Bühne: Das Burgtheater braucht ab 2019 eine neue Leitung
Die Suche nach einer neuen Leitung für das Burgtheater schlägt branchenintern bereits Wellen, noch ehe geklärt ist, wer dafür überhaupt infrage käme. Doch es geht längst nicht mehr nur um Personalfragen. Grundsätzliches muss geklärt werden: Wozu brauchen wir Theater überhaupt noch? Für welches Publikum soll gespielt werden? Wie erreicht man junge Menschen? Muss die Bühnenkunst internationaler werden – oder aber verstärkt lokale Themen behandeln?

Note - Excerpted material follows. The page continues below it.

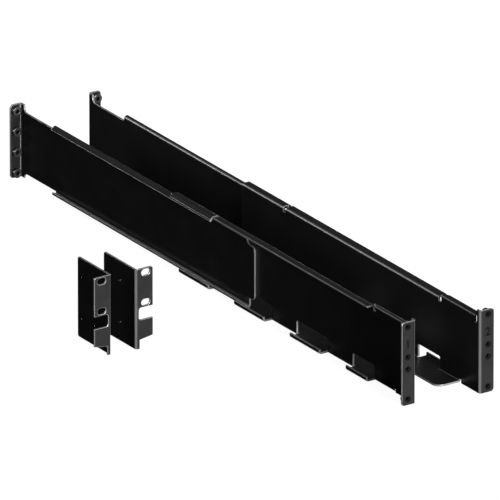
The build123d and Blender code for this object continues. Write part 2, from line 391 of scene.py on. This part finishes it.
def bend_group():
    """Mask from 0 to 1 for the painted highlight along the bends, uneven along their length."""
    group, source, sink = new_group(
        "painted_bend_highlight",
        [("Amount", "NodeSocketFloat", 1.0), ("Unevenness", "NodeSocketFloat", 0.35)],
        [("Mask", "NodeSocketFloat")])
    nodes, links = group.nodes, group.links
    bend = nodes.new("ShaderNodeAttribute")
    bend.attribute_name = "bend"
    place = nodes.new("ShaderNodeTexCoord")
    noise = nodes.new("ShaderNodeTexNoise")
    noise.inputs["Scale"].default_value = 90.0
    noise.inputs["Detail"].default_value = 4.0
    links.new(place.outputs["Object"], noise.inputs["Vector"])
    lost = math_node(group, "MULTIPLY", noise.outputs["Fac"], source.outputs["Unevenness"])
    kept = math_node(group, "SUBTRACT", 1.0, lost)
    faded = math_node(group, "MULTIPLY", bend.outputs["Fac"], kept)
    amount = math_node(group, "MULTIPLY", faded, source.outputs["Amount"])
    amount.node.use_clamp = True
    links.new(amount, sink.inputs["Mask"])
    return group


def placed_group(tree, name, make):
    """A node that holds a shared group, which is made the first time that it is used."""
    node = tree.nodes.new("ShaderNodeGroup")
    node.node_tree = bpy.data.node_groups.get(name) or make()
    return node


def coated_material(name, colour, lighter, roughness, specular, relief, marks, metallic=0.0):
    """Powder coat or plate: fine grain in the normal, faint marks in the colour, slow changes in the gloss.

    A mark has the colour times the number lighter, and marks says how strong the marks are.
    """
    if name in bpy.data.materials:
        return bpy.data.materials[name]
    material = bpy.data.materials.new(name)
    material.use_nodes = True
    tree = material.node_tree
    shader = tree.nodes["Principled BSDF"]
    shader.inputs["Specular IOR Level"].default_value = specular
    shader.inputs["Metallic"].default_value = metallic
    grain = placed_group(tree, "powder_grain", grain_group)
    grain.inputs["Grain Density"].default_value = 1.0 / bpy.context.scene.rack_kit_finish.grain_size
    grain.inputs["Relief"].default_value = relief
    worn = placed_group(tree, "handling_marks", handling_group)
    worn.inputs["Amount"].default_value = marks
    light_colour = [min(1.0, channel * lighter) for channel in colour]
    tone = mixed(tree, "RGBA", worn.outputs["Mask"], (*colour, 1.0), (*light_colour, 1.0))
    gloss = tree.nodes.new("ShaderNodeMapRange")
    gloss.inputs["From Min"].default_value = NOISE_LOW
    gloss.inputs["From Max"].default_value = NOISE_HIGH
    gloss.inputs["To Min"].default_value = roughness - GLOSS_SPREAD
    gloss.inputs["To Max"].default_value = roughness + GLOSS_SPREAD
    tree.links.new(tone, shader.inputs["Base Color"])
    tree.links.new(grain.outputs["Variation"], gloss.inputs["Value"])
    tree.links.new(gloss.outputs["Result"], shader.inputs["Roughness"])
    tree.links.new(grain.outputs["Normal"], shader.inputs["Normal"])
    return material


def coat_material():
    """The powder coat, with a painted highlight along the bends, where it is lighter, smoother and partly
    metallic.
    """
    name = "black_powder_coat"
    if name in bpy.data.materials:
        return bpy.data.materials[name]
    finish = bpy.context.scene.rack_kit_finish
    material = coated_material(
        name, finish.coat_colour,
        lighter=1.6, roughness=finish.coat_roughness, specular=0.5, relief=0.2, marks=0.5)
    tree = material.node_tree
    inputs = tree.nodes["Principled BSDF"].inputs
    mask = placed_group(tree, "painted_bend_highlight", bend_group).outputs["Mask"]
    colour_before = inputs["Base Color"].links[0].from_socket
    gloss_before = inputs["Roughness"].links[0].from_socket
    highlight_colour = (*finish.bend_colour, 1.0)
    # Painted highlight along the bends, mixed in by the bend mask
    tree.links.new(mixed(tree, "RGBA", mask, colour_before, highlight_colour), inputs["Base Color"])
    tree.links.new(mixed(tree, "FLOAT", mask, gloss_before, finish.bend_roughness), inputs["Roughness"])
    tree.links.new(mixed(tree, "FLOAT", mask, 0.0, finish.bend_metallic), inputs["Metallic"])
    return material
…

Durch die Neubesetzung der Wiener Staatsoper mit dem 52-jährigen Musikmanager Bogdan Roščić bewies Kulturminister Thomas Drozda (SPÖ), dass er für Überraschungen gut ist. Zaubert Drozda womöglich auch für die Burg, die ab 2019 frei wird, einen Quereinsteiger aus dem Hut? Muss die neue Leitung aus dem deutschsprachigen Raum kommen oder wäre auch eine Figur wie der heftig umstrittene belgische Museumskurator Chris Dercon, der ab Herbst die Berliner Volksbühne übernehmen wird, erwünscht?
Entscheidung "noch in diesem Jahr"
Während solche Fragen in der Branche bereits angeregt diskutiert werden, ist bislang erstaunlich wenig nach außen gedrungen. Das mag auch daran liegen, dass Drozda seine Entscheidungen gern im Alleingang trifft. Die Pressestelle des Kulturministers erklärt auf profil-Anfrage, über die Leitung des Burgtheaters werde „noch in diesem Jahr“ entschieden. Eine Ausschreibung der Burg vor der Sommerpause erscheint somit plausibel. Und Drozda will, wie bei der Staatsoper, aber anders als bei den meisten wichtigen Kulturbesetzungen, auf eine Findungskommission oder beratende Jury verzichten.
Karin Bergmann, die seit März 2014 als erste Frau an der Spitze des Burgtheaters steht, hat das finanziell schwer angeschlagene Haus nach der Entlassung von Matthias Hartmann dank eines strengen Sparprogramms wieder auf Kurs gebracht. Dem Vernehmen nach kann sie sich durchaus vorstellen, ihre Amtszeit um zwei Jahre zu verlängern. Offiziell meint Bergmann gegenüber profil, sie werde die Ausschreibung abwarten und dann erst entscheiden, ob sie sich bewirbt.
Kušej als Favorit
In der Tat ist die Übergabe 2019 nicht ideal, weil hochkarätige Kandidaten gegenwärtig nicht zur Verfügung stehen. Die besten Chancen werden dem gebürtigen Kärntner Martin Kušej, Jahrgang 1961, eingeräumt. Der Regisseur leitet seit 2011 das Bayerische Staatsschauspiel mit dem Flaggschiff Residenztheater; nach holprigen ersten Saisonen läuft die Institution mittlerweile rund. Ein Startvorteil wäre, dass Kušej die Burg gut kennt. Zudem verfügt er über eine starke Regiehandschrift. Allerdings hat er seinen Vertrag in München gerade erst bis 2021 verlängert. Laut Insidern könnte er aufgrund einer Sonderklausel bereits 2019 aussteigen, ohne Pönale zahlen zu müssen. Auf profil-Nachfrage wird dies zumindest nicht dementiert: Man äußere sich prinzipiell nicht zu Vertragsinhalten, lässt die Pressestelle des Residenztheaters lediglich wissen. Und der bayerische Kultusminister Ludwig Spaenle (CSU) erklärte per E-Mail, er könne über Inhalte des Residenztheater-Vertrags keine Auskunft geben, da mit Kušej „Verschwiegenheit vereinbart wurde“. Doch selbst wenn der Regisseur früher aussteigen sollte, wäre es für ihn schwierig: Er müsste 2019 seine letzte Saison in München absolvieren und praktisch gleichzeitig ein neues Repertoire für die Burg entwickeln, die im Herbst desselben Jahres unter ihm neu starten würde.
Die zweite Favoritin hat ein ähnliches Problem: Die deutsche Regisseurin Karin Beier, 51, seit 2013/14 Chefin des Schauspielhauses in Hamburg, hat einen Vertrag, der sie offiziell bis 2021 bindet. Beier bewies schon in Köln, dass sie Gespür für innovative Theaterprojekte und vielfältige Spielpläne hat. Für Drozda wird die Besetzung der Burg auf jeden Fall ein Spagat: Er muss jemanden finden, der Bergmanns Weg der Konsolidierung des angeschlagenen Hauses weiterführt, aber zugleich auch für grundlegende Erneuerung steht.